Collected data
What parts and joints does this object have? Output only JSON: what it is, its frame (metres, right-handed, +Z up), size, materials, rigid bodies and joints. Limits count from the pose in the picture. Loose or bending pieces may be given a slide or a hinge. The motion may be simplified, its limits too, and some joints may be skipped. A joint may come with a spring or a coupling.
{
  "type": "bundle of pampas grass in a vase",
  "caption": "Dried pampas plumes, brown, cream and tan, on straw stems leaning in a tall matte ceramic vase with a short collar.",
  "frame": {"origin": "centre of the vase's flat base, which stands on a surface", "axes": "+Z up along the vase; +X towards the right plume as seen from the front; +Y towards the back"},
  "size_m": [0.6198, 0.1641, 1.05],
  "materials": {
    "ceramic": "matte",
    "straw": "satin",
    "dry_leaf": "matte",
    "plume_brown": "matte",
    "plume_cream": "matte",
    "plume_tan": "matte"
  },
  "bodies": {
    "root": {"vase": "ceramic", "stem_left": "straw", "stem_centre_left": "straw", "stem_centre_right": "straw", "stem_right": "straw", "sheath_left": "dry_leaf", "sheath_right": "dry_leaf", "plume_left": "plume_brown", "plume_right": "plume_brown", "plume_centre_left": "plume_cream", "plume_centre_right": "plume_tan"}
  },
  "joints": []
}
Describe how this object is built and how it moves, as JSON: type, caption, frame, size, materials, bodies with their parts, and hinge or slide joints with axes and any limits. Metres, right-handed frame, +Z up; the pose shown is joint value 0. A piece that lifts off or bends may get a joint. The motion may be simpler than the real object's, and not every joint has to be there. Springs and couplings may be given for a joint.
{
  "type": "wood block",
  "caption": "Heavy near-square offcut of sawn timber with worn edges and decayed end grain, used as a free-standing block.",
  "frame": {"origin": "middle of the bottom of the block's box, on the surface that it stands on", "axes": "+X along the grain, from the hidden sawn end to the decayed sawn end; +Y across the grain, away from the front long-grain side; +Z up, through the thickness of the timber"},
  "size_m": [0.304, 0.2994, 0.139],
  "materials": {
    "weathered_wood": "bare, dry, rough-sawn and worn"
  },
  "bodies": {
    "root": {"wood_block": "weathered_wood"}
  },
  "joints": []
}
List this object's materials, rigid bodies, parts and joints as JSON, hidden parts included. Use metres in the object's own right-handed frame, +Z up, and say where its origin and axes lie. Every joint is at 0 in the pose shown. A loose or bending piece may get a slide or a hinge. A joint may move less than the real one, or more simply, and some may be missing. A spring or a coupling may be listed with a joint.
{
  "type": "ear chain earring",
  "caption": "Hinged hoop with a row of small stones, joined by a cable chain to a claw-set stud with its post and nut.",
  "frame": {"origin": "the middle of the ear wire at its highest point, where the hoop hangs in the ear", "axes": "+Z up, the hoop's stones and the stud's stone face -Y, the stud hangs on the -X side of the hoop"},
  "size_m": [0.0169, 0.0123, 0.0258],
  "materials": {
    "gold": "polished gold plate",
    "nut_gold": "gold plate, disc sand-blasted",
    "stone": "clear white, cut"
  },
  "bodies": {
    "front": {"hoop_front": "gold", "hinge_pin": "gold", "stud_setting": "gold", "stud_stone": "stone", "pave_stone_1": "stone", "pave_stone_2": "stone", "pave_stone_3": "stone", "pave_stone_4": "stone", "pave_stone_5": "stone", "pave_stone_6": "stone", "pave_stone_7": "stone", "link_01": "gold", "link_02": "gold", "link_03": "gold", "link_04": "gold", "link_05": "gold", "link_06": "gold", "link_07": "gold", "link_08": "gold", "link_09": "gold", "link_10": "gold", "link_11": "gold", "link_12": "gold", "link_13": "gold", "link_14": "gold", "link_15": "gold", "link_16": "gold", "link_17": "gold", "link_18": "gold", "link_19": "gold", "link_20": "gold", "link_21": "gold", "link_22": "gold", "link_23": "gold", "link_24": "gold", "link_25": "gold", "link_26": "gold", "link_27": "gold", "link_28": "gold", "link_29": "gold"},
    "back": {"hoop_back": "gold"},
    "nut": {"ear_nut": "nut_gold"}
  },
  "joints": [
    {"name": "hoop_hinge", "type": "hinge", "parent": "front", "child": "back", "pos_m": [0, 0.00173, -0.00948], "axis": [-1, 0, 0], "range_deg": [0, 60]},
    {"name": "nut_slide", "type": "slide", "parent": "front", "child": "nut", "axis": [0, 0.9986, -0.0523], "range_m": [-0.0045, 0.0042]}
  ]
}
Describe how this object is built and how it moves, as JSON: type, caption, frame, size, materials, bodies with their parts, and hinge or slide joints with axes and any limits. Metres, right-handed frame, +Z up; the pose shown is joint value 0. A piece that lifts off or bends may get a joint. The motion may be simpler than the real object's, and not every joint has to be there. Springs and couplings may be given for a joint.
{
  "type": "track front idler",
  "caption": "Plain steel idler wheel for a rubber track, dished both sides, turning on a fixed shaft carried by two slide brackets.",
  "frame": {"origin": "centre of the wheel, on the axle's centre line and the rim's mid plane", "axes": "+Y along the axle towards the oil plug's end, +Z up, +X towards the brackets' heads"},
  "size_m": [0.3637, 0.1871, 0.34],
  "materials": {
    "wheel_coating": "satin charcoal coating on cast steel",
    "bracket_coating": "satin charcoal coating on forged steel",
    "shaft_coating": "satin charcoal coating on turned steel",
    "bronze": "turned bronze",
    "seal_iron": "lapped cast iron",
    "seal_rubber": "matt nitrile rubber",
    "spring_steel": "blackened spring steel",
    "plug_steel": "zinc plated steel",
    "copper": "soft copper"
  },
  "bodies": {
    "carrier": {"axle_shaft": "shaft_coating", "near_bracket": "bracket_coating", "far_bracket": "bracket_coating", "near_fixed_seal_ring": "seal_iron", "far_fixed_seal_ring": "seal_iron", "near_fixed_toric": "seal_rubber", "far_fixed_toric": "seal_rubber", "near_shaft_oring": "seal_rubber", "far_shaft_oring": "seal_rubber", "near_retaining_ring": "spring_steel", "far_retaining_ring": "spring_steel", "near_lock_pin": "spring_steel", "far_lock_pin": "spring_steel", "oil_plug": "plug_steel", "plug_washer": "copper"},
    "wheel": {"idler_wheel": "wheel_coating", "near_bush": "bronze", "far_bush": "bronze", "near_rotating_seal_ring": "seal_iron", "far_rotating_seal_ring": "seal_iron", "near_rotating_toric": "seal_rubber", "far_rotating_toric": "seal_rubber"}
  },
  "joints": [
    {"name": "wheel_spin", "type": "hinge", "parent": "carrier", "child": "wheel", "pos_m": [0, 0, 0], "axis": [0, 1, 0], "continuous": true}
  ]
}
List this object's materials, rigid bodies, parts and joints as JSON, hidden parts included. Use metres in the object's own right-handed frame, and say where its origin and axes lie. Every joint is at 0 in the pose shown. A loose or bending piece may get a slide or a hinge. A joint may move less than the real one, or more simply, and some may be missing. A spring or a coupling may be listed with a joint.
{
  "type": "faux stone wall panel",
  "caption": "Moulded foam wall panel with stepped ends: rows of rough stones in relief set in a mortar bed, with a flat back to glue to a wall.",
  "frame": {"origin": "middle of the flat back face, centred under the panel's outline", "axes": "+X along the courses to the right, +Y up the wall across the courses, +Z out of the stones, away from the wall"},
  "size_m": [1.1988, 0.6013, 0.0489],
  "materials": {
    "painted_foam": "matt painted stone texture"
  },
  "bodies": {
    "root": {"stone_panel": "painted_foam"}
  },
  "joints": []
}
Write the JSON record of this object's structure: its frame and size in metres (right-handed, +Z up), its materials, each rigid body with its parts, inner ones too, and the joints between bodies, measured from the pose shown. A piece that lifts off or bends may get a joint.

_Set exercise_: Give the complete listing a second time, exactly as it reads.

_Answer to the exercise_:
What parts and joints does this object have? Output only JSON: what it is, its frame (metres, right-handed, +Z up), size, materials, rigid bodies and joints. Limits count from the pose in the picture. Loose or bending pieces may be given a slide or a hinge. The motion may be simplified, its limits too, and some joints may be skipped. A joint may come with a spring or a coupling.
{
  "type": "bundle of pampas grass in a vase",
  "caption": "Dried pampas plumes, brown, cream and tan, on straw stems leaning in a tall matte ceramic vase with a short collar.",
  "frame": {"origin": "centre of the vase's flat base, which stands on a surface", "axes": "+Z up along the vase; +X towards the right plume as seen from the front; +Y towards the back"},
  "size_m": [0.6198, 0.1641, 1.05],
  "materials": {
    "ceramic": "matte",
    "straw": "satin",
    "dry_leaf": "matte",
    "plume_brown": "matte",
    "plume_cream": "matte",
    "plume_tan": "matte"
  },
  "bodies": {
    "root": {"vase": "ceramic", "stem_left": "straw", "stem_centre_left": "straw", "stem_centre_right": "straw", "stem_right": "straw", "sheath_left": "dry_leaf", "sheath_right": "dry_leaf", "plume_left": "plume_brown", "plume_right": "plume_brown", "plume_centre_left": "plume_cream", "plume_centre_right": "plume_tan"}
  },
  "joints": []
}
Describe how this object is built and how it moves, as JSON: type, caption, frame, size, materials, bodies with their parts, and hinge or slide joints with axes and any limits. Metres, right-handed frame, +Z up; the pose shown is joint value 0. A piece that lifts off or bends may get a joint. The motion may be simpler than the real object's, and not every joint has to be there. Springs and couplings may be given for a joint.
{
  "type": "wood block",
  "caption": "Heavy near-square offcut of sawn timber with worn edges and decayed end grain, used as a free-standing block.",
  "frame": {"origin": "middle of the bottom of the block's box, on the surface that it stands on", "axes": "+X along the grain, from the hidden sawn end to the decayed sawn end; +Y across the grain, away from the front long-grain side; +Z up, through the thickness of the timber"},
  "size_m": [0.304, 0.2994, 0.139],
  "materials": {
    "weathered_wood": "bare, dry, rough-sawn and worn"
  },
  "bodies": {
    "root": {"wood_block": "weathered_wood"}
  },
  "joints": []
}
List this object's materials, rigid bodies, parts and joints as JSON, hidden parts included. Use metres in the object's own right-handed frame, +Z up, and say where its origin and axes lie. Every joint is at 0 in the pose shown. A loose or bending piece may get a slide or a hinge. A joint may move less than the real one, or more simply, and some may be missing. A spring or a coupling may be listed with a joint.
{
  "type": "ear chain earring",
  "caption": "Hinged hoop with a row of small stones, joined by a cable chain to a claw-set stud with its post and nut.",
  "frame": {"origin": "the middle of the ear wire at its highest point, where the hoop hangs in the ear", "axes": "+Z up, the hoop's stones and the stud's stone face -Y, the stud hangs on the -X side of the hoop"},
  "size_m": [0.0169, 0.0123, 0.0258],
  "materials": {
    "gold": "polished gold plate",
    "nut_gold": "gold plate, disc sand-blasted",
    "stone": "clear white, cut"
  },
  "bodies": {
    "front": {"hoop_front": "gold", "hinge_pin": "gold", "stud_setting": "gold", "stud_stone": "stone", "pave_stone_1": "stone", "pave_stone_2": "stone", "pave_stone_3": "stone", "pave_stone_4": "stone", "pave_stone_5": "stone", "pave_stone_6": "stone", "pave_stone_7": "stone", "link_01": "gold", "link_02": "gold", "link_03": "gold", "link_04": "gold", "link_05": "gold", "link_06": "gold", "link_07": "gold", "link_08": "gold", "link_09": "gold", "link_10": "gold", "link_11": "gold", "link_12": "gold", "link_13": "gold", "link_14": "gold", "link_15": "gold", "link_16": "gold", "link_17": "gold", "link_18": "gold", "link_19": "gold", "link_20": "gold", "link_21": "gold", "link_22": "gold", "link_23": "gold", "link_24": "gold", "link_25": "gold", "link_26": "gold", "link_27": "gold", "link_28": "gold", "link_29": "gold"},
    "back": {"hoop_back": "gold"},
    "nut": {"ear_nut": "nut_gold"}
  },
  "joints": [
    {"name": "hoop_hinge", "type": "hinge", "parent": "front", "child": "back", "pos_m": [0, 0.00173, -0.00948], "axis": [-1, 0, 0], "range_deg": [0, 60]},
    {"name": "nut_slide", "type": "slide", "parent": "front", "child": "nut", "axis": [0, 0.9986, -0.0523], "range_m": [-0.0045, 0.0042]}
  ]
}
Describe how this object is built and how it moves, as JSON: type, caption, frame, size, materials, bodies with their parts, and hinge or slide joints with axes and any limits. Metres, right-handed frame, +Z up; the pose shown is joint value 0. A piece that lifts off or bends may get a joint. The motion may be simpler than the real object's, and not every joint has to be there. Springs and couplings may be given for a joint.
{
  "type": "track front idler",
  "caption": "Plain steel idler wheel for a rubber track, dished both sides, turning on a fixed shaft carried by two slide brackets.",
  "frame": {"origin": "centre of the wheel, on the axle's centre line and the rim's mid plane", "axes": "+Y along the axle towards the oil plug's end, +Z up, +X towards the brackets' heads"},
  "size_m": [0.3637, 0.1871, 0.34],
  "materials": {
    "wheel_coating": "satin charcoal coating on cast steel",
    "bracket_coating": "satin charcoal coating on forged steel",
    "shaft_coating": "satin charcoal coating on turned steel",
    "bronze": "turned bronze",
    "seal_iron": "lapped cast iron",
    "seal_rubber": "matt nitrile rubber",
    "spring_steel": "blackened spring steel",
    "plug_steel": "zinc plated steel",
    "copper": "soft copper"
  },
  "bodies": {
    "carrier": {"axle_shaft": "shaft_coating", "near_bracket": "bracket_coating", "far_bracket": "bracket_coating", "near_fixed_seal_ring": "seal_iron", "far_fixed_seal_ring": "seal_iron", "near_fixed_toric": "seal_rubber", "far_fixed_toric": "seal_rubber", "near_shaft_oring": "seal_rubber", "far_shaft_oring": "seal_rubber", "near_retaining_ring": "spring_steel", "far_retaining_ring": "spring_steel", "near_lock_pin": "spring_steel", "far_lock_pin": "spring_steel", "oil_plug": "plug_steel", "plug_washer": "copper"},
    "wheel": {"idler_wheel": "wheel_coating", "near_bush": "bronze", "far_bush": "bronze", "near_rotating_seal_ring": "seal_iron", "far_rotating_seal_ring": "seal_iron", "near_rotating_toric": "seal_rubber", "far_rotating_toric": "seal_rubber"}
  },
  "joints": [
    {"name": "wheel_spin", "type": "hinge", "parent": "carrier", "child": "wheel", "pos_m": [0, 0, 0], "axis": [0, 1, 0], "continuous": true}
  ]
}
List this object's materials, rigid bodies, parts and joints as JSON, hidden parts included. Use metres in the object's own right-handed frame, and say where its origin and axes lie. Every joint is at 0 in the pose shown. A loose or bending piece may get a slide or a hinge. A joint may move less than the real one, or more simply, and some may be missing. A spring or a coupling may be listed with a joint.
{
  "type": "faux stone wall panel",
  "caption": "Moulded foam wall panel with stepped ends: rows of rough stones in relief set in a mortar bed, with a flat back to glue to a wall.",
  "frame": {"origin": "middle of the flat back face, centred under the panel's outline", "axes": "+X along the courses to the right, +Y up the wall across the courses, +Z out of the stones, away from the wall"},
  "size_m": [1.1988, 0.6013, 0.0489],
  "materials": {
    "painted_foam": "matt painted stone texture"
  },
  "bodies": {
    "root": {"stone_panel": "painted_foam"}
  },
  "joints": []
}
Write the JSON record of this object's structure: its frame and size in metres (right-handed, +Z up), its materials, each rigid body with its parts, inner ones too, and the joints between bodies, measured from the pose shown. A piece that lifts off or bends may get a joint.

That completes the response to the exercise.